35Von einem Sachmangel der die Klägerin zur Beanspruchung von Schadensersatz berechtigt, wäre im Übrigen auch dann auszugehen, wenn – wie es die Streithelferin der Beklagten zwischenzeitlich angedeutet hat – ein Mitarbeiter der Streithelferin der Klägerin möglicherweise Hilfestellung zur Herstellung bzw. Fälschung von Packung und Beiliegezettel geleistet hat, ohne hierzu durch seine Vorgesetzten bzw. den Vorstand der Streithelferin der Klägerin veranlasst gewesen zu sein. Da auch eine rechtswidrige Mitwirkung von Mitarbeitern der Streithelferin der Klägerin nicht dazu führt, dass sich das „Endprodukt“ als ein Originalprodukt angesehen werden kann. Aus diesen Gründen war auch die vom Prozessbevollmächtigten der Streithelferin der Beklagten gestellte Frage an den Zeugen E2 G, ob er ausschließen könne, dass es einen Mitarbeiter bei der Streithelferin der Klägerin gebe, der in unredlicher Weise Verpackungen hergestellt oder vertrieben habe, wegen fehlender Erheblichkeit für die Entscheidung des Rechtsstreits zurückzuweisen. Insoweit kann die mit der Fragestellung intendierte Behauptung, dass es einen solchen Fall tatsächlich gebe, als wahr unterstellt werden, da dies nicht geeignet ist, den Schadensersatzanspruch der Klägerin zu Fall zu bringen.
36Die Schadenshöhe hat die Klägerin im Hinblick auf die Weigerung der Beklagten zur Ersatzlieferung sowie die von ihr geleisteten Zahlung auf die Lieferung der Beklagten nachvollziehbar dargelegt und belegt. Diese stehen auch nicht (mehr) im Streit. Infolge der Ablehnung der Beklagten liegen die weiteren Voraussetzungen des § 281 Abs. 2 BGB vor. Weitere Einwendungen der Beklagten gegenüber dem geltend gemachten Schadensersatzanspruch werden auch nicht erhoben.

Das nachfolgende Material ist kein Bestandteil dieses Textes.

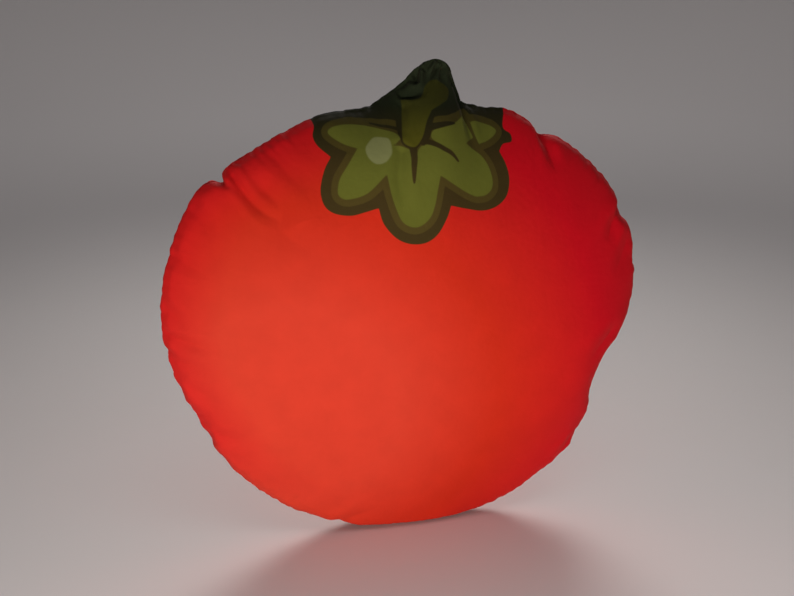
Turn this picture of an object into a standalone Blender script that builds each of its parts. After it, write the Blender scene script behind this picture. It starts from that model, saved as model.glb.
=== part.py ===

37Der Zinsanspruch auf die Hauptforderung rechtfertigt sich aus §§ 288, 291 BGB.
38Hinsichtlich vorgerichtlicher Rechtsanwaltskosten, welche die Klägerin ihren
39Prozessbevollmächtigten zu zahlen hat, kann diese jedoch nur Freistellung verlangen, nicht jedoch Zahlung, weil sie nicht ausreichend dargelegt und unter Beweis gestellt hat, dass sie diese Kosten bereits ausgeglichen hat. Soweit die Prozessbevollmächtigten der Klägerin unstreitig vorgerichtlich nach Eintritt des Verzuges für die Klägerin tätig geworden sind, und eine entsprechende Rechnung gestellt haben, kann die Klägerin jedoch Freistellung von dieser Forderung verlangen. Ein solcher Anspruch war hier als Minus in dem Zahlungsanspruch enthalten und entsprechend zuzusprechen. Lediglich hinsichtlich des darüber hinausgehenden Begehrens einer direkten Zahlung war die Klage abzuweisen.
40Der mit den Rechtsanwaltskosten verbundene weitere Zinsanspruch war ebenfalls abzuweisen, da ein Freistellungsanspruch nicht der Verzinsung unterliegt.
41Die Kostenentscheidung beruht auf § 92 Abs. 2 ZPO. Das Unterliegen der Klägerin ist lediglich geringfügig und hat keine weiteren Kosten veranlasst.
42Die Entscheidung über die vorläufige Vollstreckbarkeit beruht auf § 709 Satz 2 ZPO.
43Der Streitwert für den Rechtsstreit wird abschließend auf 24.027,80 € festgesetzt.